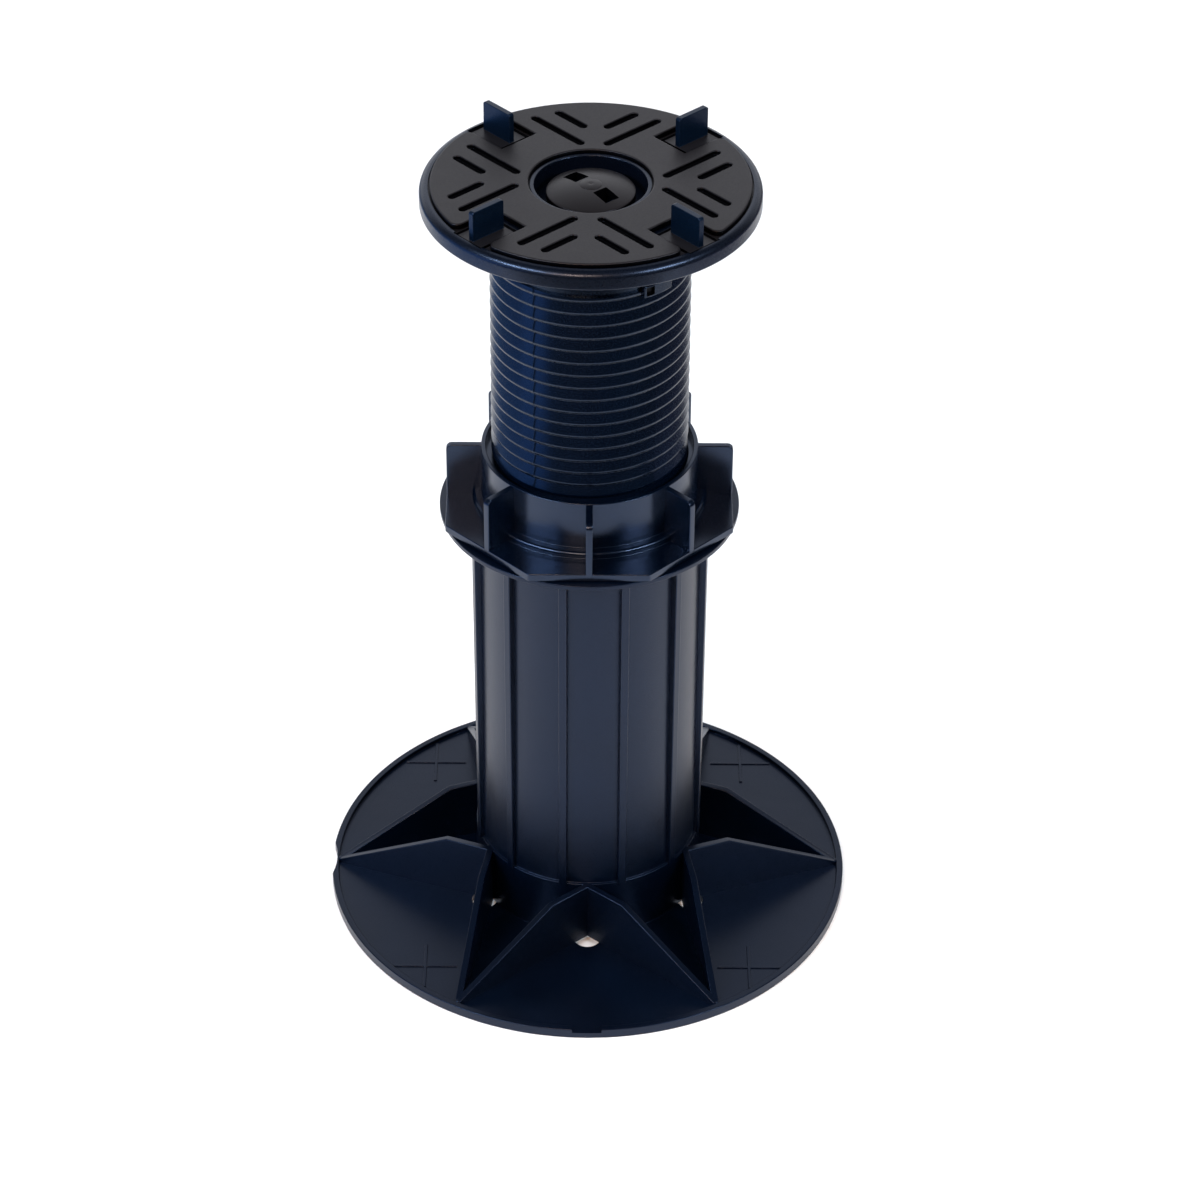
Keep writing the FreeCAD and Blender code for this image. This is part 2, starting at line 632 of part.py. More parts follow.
def spacer_tab(angle):
    half_foot = TAB_FOOT_WIDTH / 2.0
    half_blade = TAB_BLADE_THICKNESS / 2.0
    foot = block(TAB_FOOT_INNER, TAB_FOOT_INNER + TAB_FOOT_LENGTH, -half_foot, half_foot,
                 PAD_SEAT - TAB_FOOT_THICKNESS, PAD_SEAT)
    blade_inner = TAB_FOOT_INNER + (TAB_FOOT_LENGTH - TAB_BLADE_LENGTH) / 2.0
    blade = block(blade_inner, blade_inner + TAB_BLADE_LENGTH, -half_blade, half_blade,
                  PAD_SEAT - TAB_FOOT_THICKNESS / 2.0, HEAD_TOP + TAB_BLADE_HEIGHT)
    crosswise = [e for e in blade.Edges if abs(e.CenterOfMass.y) < SAME]
    top_corners = [e for e in crosswise if e.CenterOfMass.z > HEAD_TOP + TAB_BLADE_HEIGHT - SAME]
    blade = blade.makeFillet(TAB_BLADE_CORNER, top_corners)
    middle = TAB_FOOT_INNER + TAB_FOOT_LENGTH / 2.0
    peg_top = PAD_SEAT - TAB_FOOT_THICKNESS / 2.0
    peg_low = PAD_SEAT - TAB_FOOT_THICKNESS - TAB_PEG_LENGTH
    peg = Part.makeCylinder(TAB_PEG_RADIUS, peg_top - peg_low, V(middle, 0, peg_low))
    return turned_about_axis(foot.fuse([blade, peg]).removeSplitter(), angle)


def all_parts():
    parts = {
        "base_foot": base_foot(),
        "adjusting_ring": adjusting_ring(),
        "threaded_stem": threaded_stem(),
        "head_plate": head_plate(),
        "head_retainer": head_retainer(),
        "top_pad": top_pad(),
    }
    for i in range(TAB_COUNT):
        angle = TAB_FIRST_ANGLE + HEAD_TURN + 360.0 * i / TAB_COUNT
        parts["spacer_tab_%d" % (i + 1)] = spacer_tab(angle)
    return parts


def single_solid(shape):
    return shape.Solids[0] if len(shape.Solids) == 1 else shape


os.makedirs("parts", exist_ok=True)
for name, shape in all_parts().items():
    solid = single_solid(shape)
    solid.exportStep("parts/%s.step" % name)
    print("%-16s solids %d  valid %s" % (name, len(shape.Solids), solid.isValid()))
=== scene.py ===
import math

import bmesh
import bpy
from mathutils import Euler, Matrix, Quaternion, Vector


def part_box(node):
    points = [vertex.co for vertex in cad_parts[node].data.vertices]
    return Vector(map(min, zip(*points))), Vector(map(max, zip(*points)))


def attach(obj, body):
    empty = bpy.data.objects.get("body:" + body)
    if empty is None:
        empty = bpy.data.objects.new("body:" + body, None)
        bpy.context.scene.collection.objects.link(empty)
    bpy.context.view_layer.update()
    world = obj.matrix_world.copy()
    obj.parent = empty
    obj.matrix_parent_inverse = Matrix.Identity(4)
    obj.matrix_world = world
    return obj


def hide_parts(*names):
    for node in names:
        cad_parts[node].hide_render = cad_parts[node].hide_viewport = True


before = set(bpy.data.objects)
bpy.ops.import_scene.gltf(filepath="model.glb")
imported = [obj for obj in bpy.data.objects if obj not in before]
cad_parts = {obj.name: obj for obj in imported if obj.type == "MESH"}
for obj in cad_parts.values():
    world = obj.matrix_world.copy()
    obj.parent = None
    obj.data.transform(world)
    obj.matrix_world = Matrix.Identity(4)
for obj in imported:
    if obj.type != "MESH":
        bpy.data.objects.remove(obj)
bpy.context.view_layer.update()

# The decking pedestal. Its mouldings are built from their sizes as closed solids with rounded
# edges, and each stands for its node of the frame. The pad and the tabs are rounded copies of
# their nodes.
#
# The object's lengths are in millimetres, and are scaled to metres when a mesh is made. Angles are
# in degrees about +Z, from +X. +Z is up and -Y is the side that faces the viewer.
MM = 0.001


def corners_of(node):
    """Lowest and highest corner of a node of the frame, in millimetres."""
    low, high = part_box(node)
    return Vector(low) / MM, Vector(high) / MM


FOOT_HIGH = corners_of("base_foot")[1]
RING_LOW, RING_HIGH = corners_of("adjusting_ring")
STEM_LOW = corners_of("threaded_stem")[0]
HEAD_HIGH = corners_of("head_plate")[1]

# Foot and star
FOOT_RADIUS = FOOT_HIGH.x
FLOOR_THICKNESS = 2.5
RIM_HEIGHT = 4.0
RIM_WIDTH = 2.5
SCALLOP_LENGTH = 22.0
SCALLOP_DEPTH = 1.8
SCALLOP_ANGLE = 180.0
RIM_GAP_WIDTH = 11.0
RIM_GAP_ANGLE = 270.0
CROSS_X = 61.5
CROSS_Y = 62.5
CROSS_ARM = 12.0
CROSS_LINE = 1.2
CROSS_RELIEF = 0.4
STAR_POINTS = 6
STAR_TIP_RADIUS = 96.5
STAR_WALL = 2.5
STAR_HEIGHT = 27.0
STAR_LEVEL_LENGTH = 18.0
STAR_TIP_HEIGHT = 4.2
STAR_ROOT = 2.0
DRAIN_RADIUS = 5.0
DRAIN_CIRCLE = 46.0

# Barrel
BARREL_HEIGHT = FOOT_HIGH.z
BARREL_BORE = 39.2
BARREL_WALL = 3.0
SKIRT_RELIEF = 1.0
RIB_COUNT = 12
RIB_WIDTH = 3.0
RIB_RELIEF = 2.5
RIB_FOOT_RELIEF = 1.8
RIB_START_ANGLE = 17.5
MOUTH_FLANGE_RADIUS = 55.0
MOUTH_FLANGE_THICKNESS = 2.0

# Adjusting ring
RING_FLATS = 8
RING_APOTHEM = RING_HIGH.x
RING_PLATE = 3.0
RING_CORNER = 1.5
SPIGOT_LENGTH = 8.0
SPIGOT_CLEARANCE = 0.3
COLLAR_RADIUS = 39.5
COLLAR_MOUTH_RADIUS = 37.8
COLLAR_MOUTH_DEPTH = 3.0
COLLAR_STEP_WIDTH = 3.2
COLLAR_STEP_HEIGHT = 2.6
COLLAR_STEP_ROUNDING = 1.0
FIN_TOP_DROP = 0.5
FIN_THICKNESS = 2.5
FIN_CORNER = 2.0

# Thread of stem and ring
THREAD_PITCH = 5.1
THREAD_ROOT = 34.7
THREAD_CREST = 36.0
THREAD_UNDERCUT = 1.2
THREAD_CREST_ROUNDING = 1.3
THREAD_ROOT_ROUNDING = 0.15
THREAD_CLEARANCE = 0.3
THREAD_RUNOUT = 0.8
THREAD_END_ANGLE = -60.0
RING_THREAD_TURNS = 3
RING_RELIEF = 0.2

# Parting lines down the stem's thread: how far each one stands out, by its angle
PARTINGS = {-124.0: 0.16, -49.0: 0.07}
PARTING_WIDTH = 0.9

# Stem
STEM_LENGTH = 134.5
STEM_BORE = 31.5
STEM_TOP_WALL = 3.0
THREAD_TO_SHOULDER = 11.9
STOP_LUG_WIDTH = 12.0
STOP_LUG_HEIGHT = 4.4
STOP_LUG_RADIUS = 37.4
LUG_POCKET_START = 0.8
LUG_POCKET_WIDTH = 3.4
LUG_POCKET_DEPTH = 1.2
LUG_POCKET_MARGIN = 0.5
CROWN_RADIUS = 44.4
CROWN_FOOT_MARGIN = 2.88
CROWN_HOLE_CLEARANCE = 0.4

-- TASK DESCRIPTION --
Take the line containing "return parts" and the line containing "bpy.data.objects.remove(obj)". Write out both and all lines between, exactly, and nothing more.

-- TASK RESPONSE --
    return parts


def single_solid(shape):
    return shape.Solids[0] if len(shape.Solids) == 1 else shape


os.makedirs("parts", exist_ok=True)
for name, shape in all_parts().items():
    solid = single_solid(shape)
    solid.exportStep("parts/%s.step" % name)
    print("%-16s solids %d  valid %s" % (name, len(shape.Solids), solid.isValid()))
=== scene.py ===
import math

import bmesh
import bpy
from mathutils import Euler, Matrix, Quaternion, Vector


def part_box(node):
    points = [vertex.co for vertex in cad_parts[node].data.vertices]
    return Vector(map(min, zip(*points))), Vector(map(max, zip(*points)))


def attach(obj, body):
    empty = bpy.data.objects.get("body:" + body)
    if empty is None:
        empty = bpy.data.objects.new("body:" + body, None)
        bpy.context.scene.collection.objects.link(empty)
    bpy.context.view_layer.update()
    world = obj.matrix_world.copy()
    obj.parent = empty
    obj.matrix_parent_inverse = Matrix.Identity(4)
    obj.matrix_world = world
    return obj


def hide_parts(*names):
    for node in names:
        cad_parts[node].hide_render = cad_parts[node].hide_viewport = True


before = set(bpy.data.objects)
bpy.ops.import_scene.gltf(filepath="model.glb")
imported = [obj for obj in bpy.data.objects if obj not in before]
cad_parts = {obj.name: obj for obj in imported if obj.type == "MESH"}
for obj in cad_parts.values():
    world = obj.matrix_world.copy()
    obj.parent = None
    obj.data.transform(world)
    obj.matrix_world = Matrix.Identity(4)
for obj in imported:
    if obj.type != "MESH":
        bpy.data.objects.remove(obj)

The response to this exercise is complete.